__What the task requires__:
Bring together all lines of the material below that contain the string "with".

__Data segment__:
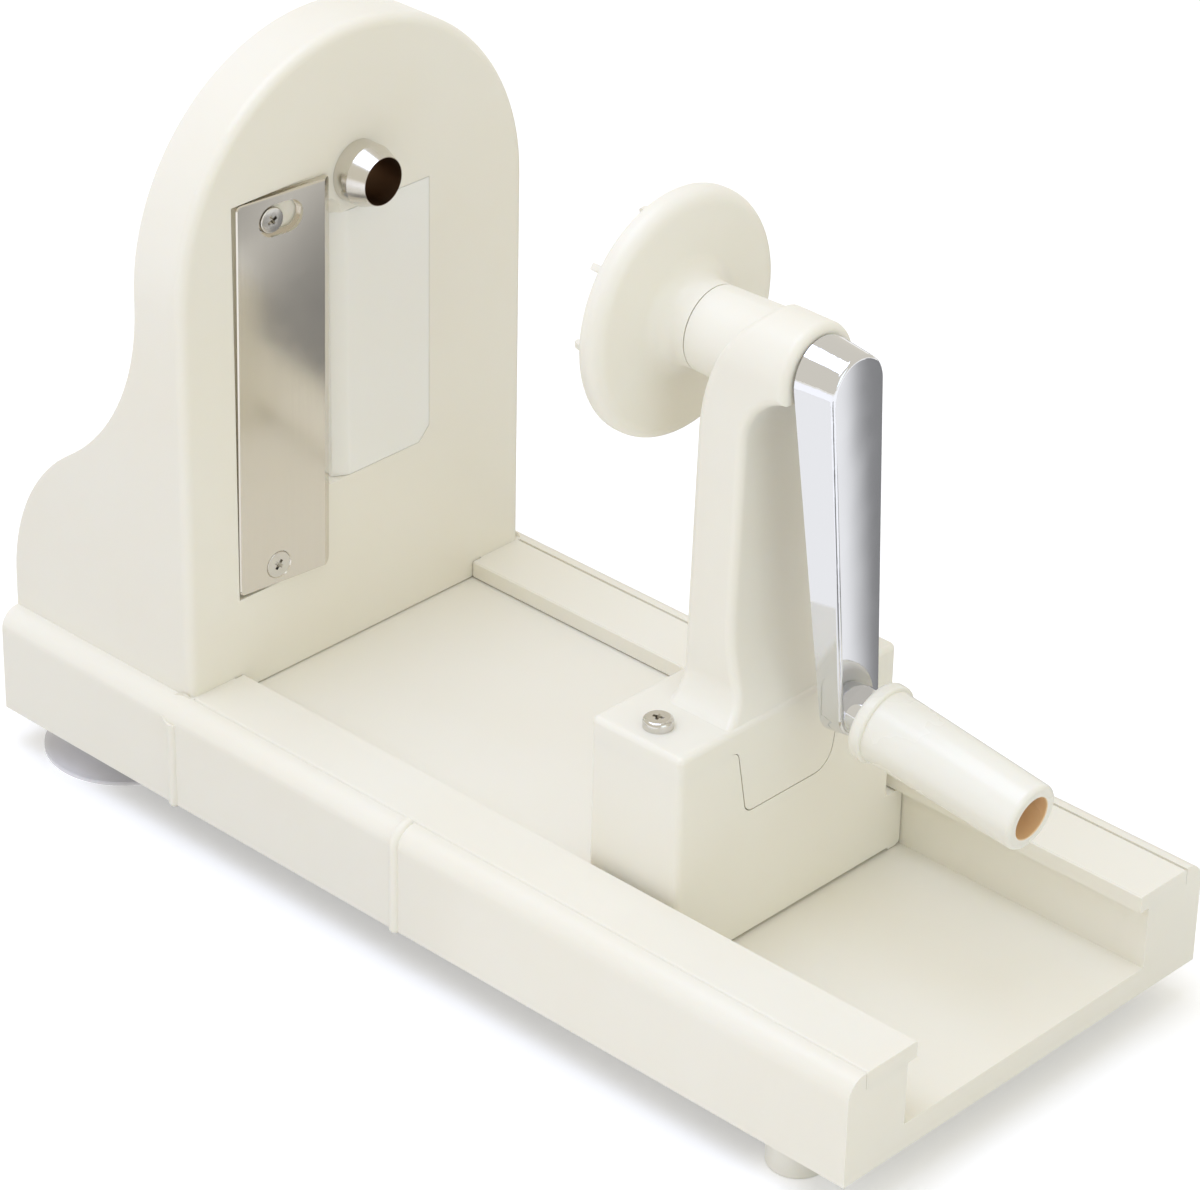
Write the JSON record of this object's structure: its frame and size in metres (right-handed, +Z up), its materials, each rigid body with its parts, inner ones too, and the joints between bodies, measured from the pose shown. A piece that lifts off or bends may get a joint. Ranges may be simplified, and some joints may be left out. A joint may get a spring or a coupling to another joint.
{
  "type": "hand-cranked turning slicer",
  "caption": "Hand-cranked turning slicer: a food holder on a sliding carriage is cranked against an upright blade and coring tube on a suction-footed base.",
  "frame": {"origin": "on the table under the middle of the base", "axes": "+X from the blade housing towards the crank, along the shaft and the carriage's travel; +Z up; +Y to the side away from the blade"},
  "size_m": [0.271, 0.122, 0.1917],
  "materials": {
    "ivory": "warm ivory moulded plastic with a fine satin texture",
    "white_insert": "whiter moulded plastic, smooth",
    "grip_ivory": "smooth ivory plastic",
    "blade_steel": "lengthwise ground stainless steel",
    "tube_steel": "turned stainless steel",
    "screw_steel": "bright stainless steel",
    "chrome": "polished chrome on cast metal",
    "vinyl": "clear soft vinyl",
    "foot_rubber": "pale soft plastic"
  },
  "bodies": {
    "base": {"base_tray": "ivory", "rail_cap_left": "ivory", "rail_cap_right": "ivory", "blade_housing": "ivory", "housing_screws": "screw_steel", "throat_plate": "white_insert", "coring_tube": "tube_steel", "blade_pivot_screw": "screw_steel", "blade_clamp_screw": "screw_steel", "suction_cup_left": "vinyl", "suction_cup_right": "vinyl", "front_foot_left": "foot_rubber", "front_foot_right": "foot_rubber"},
    "blade": {"blade": "blade_steel"},
    "carriage": {"carriage": "ivory", "crank_stand": "ivory", "stand_screw_left": "screw_steel", "stand_screw_right": "screw_steel"},
    "crank": {"drive_shaft": "screw_steel", "food_holder": "ivory", "holder_screw": "screw_steel", "crank_arm": "chrome", "grip_pin": "screw_steel", "grip_washer": "screw_steel"},
    "grip": {"grip": "grip_ivory"}
  },
  "joints": [
    {"name": "carriage_slide", "type": "slide", "parent": "base", "child": "carriage", "axis": [1, 0, 0], "range_m": [-0.085, 0.058]},
    {"name": "crank_spin", "type": "hinge", "parent": "carriage", "child": "crank", "pos_m": [0.05, 0, 0.1554], "axis": [1, 0, 0], "continuous": true},
    {"name": "grip_spin", "type": "hinge", "parent": "crank", "child": "grip", "pos_m": [0.07879, 0.00623, 0.07444], "axis": [0.9917, 0.0099, -0.1284], "continuous": true},
    {"name": "blade_swing", "type": "hinge", "parent": "base", "child": "blade", "pos_m": [-0.07431, -0.0269, 0.0627], "axis": [0.9954, -0.0958, 0], "range_deg": [0, 0.8]}
  ]
}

__Result__:
Write the JSON record of this object's structure: its frame and size in metres (right-handed, +Z up), its materials, each rigid body with its parts, inner ones too, and the joints between bodies, measured from the pose shown. A piece that lifts off or bends may get a joint. Ranges may be simplified, and some joints may be left out. A joint may get a spring or a coupling to another joint.
    "ivory": "warm ivory moulded plastic with a fine satin texture",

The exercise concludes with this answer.